Je weiter man den Blick nach vorn richtet, desto spannender wird es – aber desto größer werden auch die Fragezeichen. Wenn Technologie zur Selbstverständlichkeit wird, rückt dann der Mensch wieder stärker in den Mittelpunkt? Mit einer Renaissance des klassischen Einkaufs, bei dem wir uns wieder selbst auf die Suche nach den für uns besten Produkten begeben wollen? Vielleicht wird das „gemeinsame Einkaufen“ zur sozialen Interaktion in einer ansonsten vollständig digitalisierten Welt, das Ladenlokal damit zum Treffpunkt. Vielleicht führt aber auch die Sharing Economy dazu, dass der Besitz materieller Güter und damit letztlich auch das Einkaufen überwiegend als überflüssig empfunden werden.

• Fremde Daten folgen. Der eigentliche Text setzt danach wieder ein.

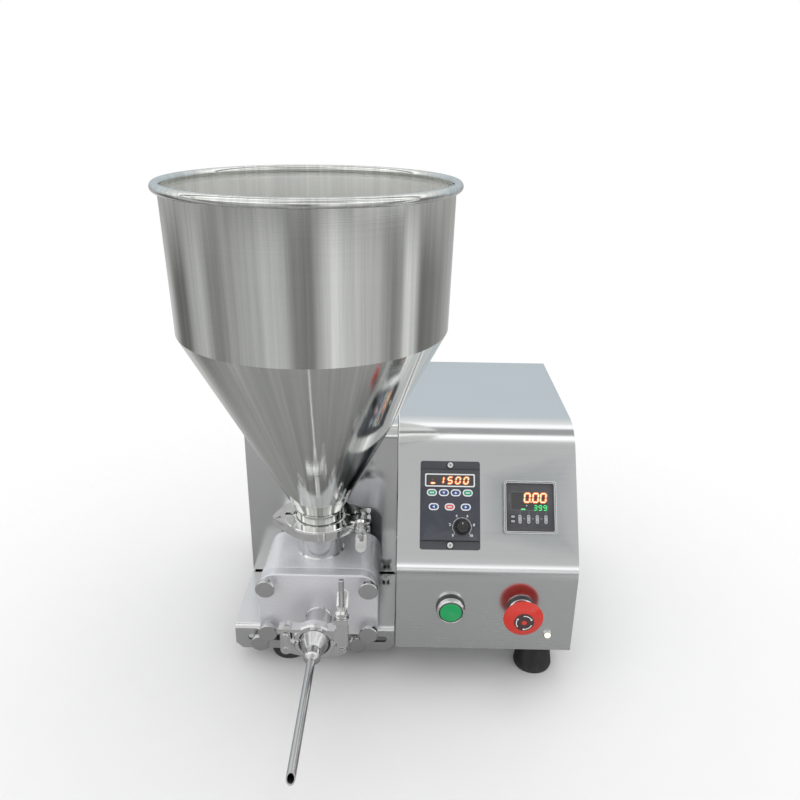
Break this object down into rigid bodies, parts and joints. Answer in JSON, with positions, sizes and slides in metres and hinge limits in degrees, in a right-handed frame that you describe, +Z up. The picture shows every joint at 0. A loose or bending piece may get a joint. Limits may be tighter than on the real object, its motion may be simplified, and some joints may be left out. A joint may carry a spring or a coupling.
{
  "type": "donut filling machine",
  "caption": "Bench-top donut filling machine: conical hopper clamped on a lobe pump with a long nozzle, driven from behind, beside a control cabinet.",
  "frame": {"origin": "on the table, under the middle of the machine's box", "axes": "+X to the machine's right, +Y to its back, +Z up"},
  "size_m": [0.4034, 0.4754, 0.5073],
  "materials": {
    "stainless": "brushed",
    "polished_steel": "polished",
    "cast_clamp": "polished",
    "pump_aluminium": "satin",
    "machined_steel": "machined",
    "case_iron": "painted",
    "gear_steel": "machined",
    "rotor_steel": "satin",
    "seal_rubber": "matte",
    "gasket_rubber": "matte",
    "foot_rubber": "matte",
    "black_plastic": "matte",
    "grey_plastic": "matte",
    "keypad_film": "satin",
    "display_glass": "gloss",
    "clear_frame": "gloss",
    "silicone_keys": "matte",
    "green_lens": "gloss",
    "red_head": "gloss",
    "bezel_metal": "satin",
    "lamp_metal": "polished",
    "fastener_steel": "bright"
  },
  "bodies": {
    "machine": {"control_cabinet": "stainless", "cabinet_rear_cover": "stainless", "drive_housing_cover": "stainless", "base_tray": "stainless", "rubber_feet": "foot_rubber", "case_screws": "fastener_steel", "screw_nut_plates": "machined_steel", "power_inlet": "black_plastic", "controller_case": "grey_plastic", "controller_keypad": "keypad_film", "controller_display": "display_glass", "counter_case": "grey_plastic", "counter_cover": "clear_frame", "counter_display": "display_glass", "counter_keypad": "silicone_keys", "start_button_bezel": "bezel_metal", "estop_collar": "black_plastic", "switch_blocks": "black_plastic", "indicator_lamp": "lamp_metal", "gearmotor": "case_iron", "gear_case": "case_iron", "shaft_bearings": "gear_steel", "pump_body": "pump_aluminium", "pump_case_ring": "pump_aluminium", "pump_cover": "pump_aluminium", "pump_seals": "seal_rubber", "cover_studs": "machined_steel", "hopper": "stainless", "inlet_tube": "polished_steel", "ferrule_gaskets": "gasket_rubber", "hopper_clamp_rear": "cast_clamp", "outlet_tube": "polished_steel", "nozzle": "polished_steel", "spout_clamp_lower": "cast_clamp", "clamp_pins": "machined_steel"},
    "drive_train": {"drive_shaft": "machined_steel", "shaft_coupling": "machined_steel", "drive_timing_gear": "gear_steel", "drive_rotor": "rotor_steel"},
    "driven_train": {"driven_shaft": "machined_steel", "driven_timing_gear": "gear_steel", "driven_rotor": "rotor_steel"},
    "hopper_clamp_half": {"hopper_clamp_front": "cast_clamp"},
    "hopper_bolt": {"hopper_swing_bolt": "machined_steel"},
    "hopper_nut": {"hopper_wing_nut": "cast_clamp"},
    "spout_clamp_half": {"spout_clamp_upper": "cast_clamp", "spout_clamp_link": "cast_clamp"},
    "spout_bolt": {"spout_swing_bolt": "machined_steel"},
    "spout_nut": {"spout_wing_nut": "cast_clamp"},
    "left_tray_screw": {"tray_screw_left": "polished_steel"},
    "right_tray_screw": {"tray_screw_right": "polished_steel"},
    "wing_screw": {"tray_wing_screw": "polished_steel"},
    "start_button": {"start_button_cap": "green_lens"},
    "stop_stem": {"estop_stem": "black_plastic"},
    "stop_head": {"estop_head": "red_head"},
    "dial": {"speed_dial": "black_plastic"},
    "upper_left_knob": {"cover_knob_upper_left": "polished_steel"},
    "upper_right_knob": {"cover_knob_upper_right": "polished_steel"},
    "lower_left_knob": {"cover_knob_lower_left": "polished_steel"},
    "lower_right_knob": {"cover_knob_lower_right": "polished_steel"}
  },
  "joints": [
    {"name": "drive_shaft_turn", "type": "hinge", "parent": "machine", "child": "drive_train", "pos_m": [-0.0414, 0.01965, 0.0835], "axis": [0, 1, 0], "continuous": true},
    {"name": "driven_shaft_turn", "type": "hinge", "parent": "machine", "child": "driven_train", "pos_m": [-0.0814, 0.01965, 0.0835], "axis": [0, 1, 0], "continuous": true},
    {"name": "upper_left_knob_turn", "type": "hinge", "parent": "machine", "child": "upper_left_knob", "pos_m": [-0.1139, -0.03735, 0.1102], "axis": [0, -1, 0], "continuous": true},
    {"name": "upper_right_knob_turn", "type": "hinge", "parent": "machine", "child": "upper_right_knob", "pos_m": [-0.0089, -0.03735, 0.1102], "axis": [0, -1, 0], "continuous": true},
    {"name": "lower_left_knob_turn", "type": "hinge", "parent": "machine", "child": "lower_left_knob", "pos_m": [-0.1139, -0.03735, 0.0552], "axis": [0, -1, 0], "continuous": true},
    {"name": "lower_right_knob_turn", "type": "hinge", "parent": "machine", "child": "lower_right_knob", "pos_m": [-0.0089, -0.03735, 0.0552], "axis": [0, -1, 0], "continuous": true},
    {"name": "left_tray_screw_turn", "type": "hinge", "parent": "machine", "child": "left_tray_screw", "pos_m": [-0.1257, -0.02235, 0.0308], "axis": [0, -1, 0], "continuous": true},
    {"name": "right_tray_screw_turn", "type": "hinge", "parent": "machine", "child": "right_tray_screw", "pos_m": [-0.021, -0.02235, 0.0308], "axis": [0, -1, 0], "continuous": true},
    {"name": "wing_screw_turn", "type": "hinge", "parent": "machine", "child": "wing_screw", "pos_m": [0.0063, 0.06165, 0.046], "axis": [0, 0, 1], "continuous": true},
    {"name": "hopper_bolt_swing", "type": "hinge", "parent": "machine", "child": "hopper_bolt", "pos_m": [-0.0181, 0.02685, 0.1555], "axis": [0, 0, 1], "range_deg": [0, 34]},
    {"name": "hopper_nut_travel", "type": "slide", "parent": "hopper_bolt", "child": "hopper_nut", "axis": [0, -1, 0], "range_m": [0, 0.009]},
    {"name": "hopper_clamp_opening", "type": "hinge", "parent": "machine", "child": "hopper_clamp_half", "pos_m": [-0.1083, 0.01495, 0.1555], "axis": [0, 0, -1], "range_deg": [0, 5.67]},
    {"name": "spout_bolt_swing", "type": "hinge", "parent": "machine", "child": "spout_bolt", "pos_m": [-0.0338, -0.06835, 0.0583], "axis": [0, 1, 0], "range_deg": [0, 60]},
    {"name": "spout_nut_travel", "type": "slide", "parent": "spout_bolt", "child": "spout_nut", "axis": [0, 0, 1], "range_m": [0, 0.024]},
    {"name": "spout_clamp_opening", "type": "hinge", "parent": "machine", "child": "spout_clamp_half", "pos_m": [-0.0904, -0.06835, 0.0586], "axis": [0, -1, 0], "range_deg": [0, 23.2]},
    {"name": "start_button_push", "type": "slide", "parent": "machine", "child": "start_button", "axis": [0, 1, 0], "range_m": [0, 0.0035], "stiffness_N_per_m": 250, "springref_m": -0.002},
    {"name": "stop_push", "type": "slide", "parent": "machine", "child": "stop_stem", "axis": [0, 1, 0], "range_m": [0, 0.0045]},
    {"name": "stop_twist", "type": "hinge", "parent": "stop_stem", "child": "stop_head", "pos_m": [0.1473, -0.06485, 0.0942], "axis": [0, 1, 0], "range_deg": [0, 40], "stiffness_Nm_per_rad": 0.02},
    {"name": "speed_dial_turn", "type": "hinge", "parent": "machine", "child": "dial", "pos_m": [0.0844, -0.02427, 0.17456], "axis": [0, 0.8192, -0.5736], "range_deg": [-150, 150]}
  ],
  "couplings": [
    {"joint": "driven_shaft_turn", "follows": "drive_shaft_turn", "ratio": -1},
    {"joint": "hopper_clamp_opening", "follows": "hopper_nut_travel", "rad_per_m": 10.8},
    {"joint": "spout_clamp_opening", "follows": "spout_nut_travel", "rad_per_m": 16.8}
  ]
}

Angetrieben durch Megatrends wie Digitalisierung, Urbanisierung und ein sich veränderndes Konsumverhalten, unterliegt der Einzelhandel einem stetigen Wandel. Welche Einzelhandelsimmobilien werden sich vor diesem Hintergrund als zukunftsfähig und damit als nachhaltig wettbewerbsfähig erweisen? Für langfristig orientierte Investoren ist dies eine entscheidende Fragestellung. Welche Makro- und Mikrolagen werden sich behaupten? Welche Eigenschaften muss ein Objekt aufweisen, um auch in Zukunft vermietbar zu bleiben? Der Einzelhandel in der Stadt stirbt nicht. Aber er wird sich weiter verändern.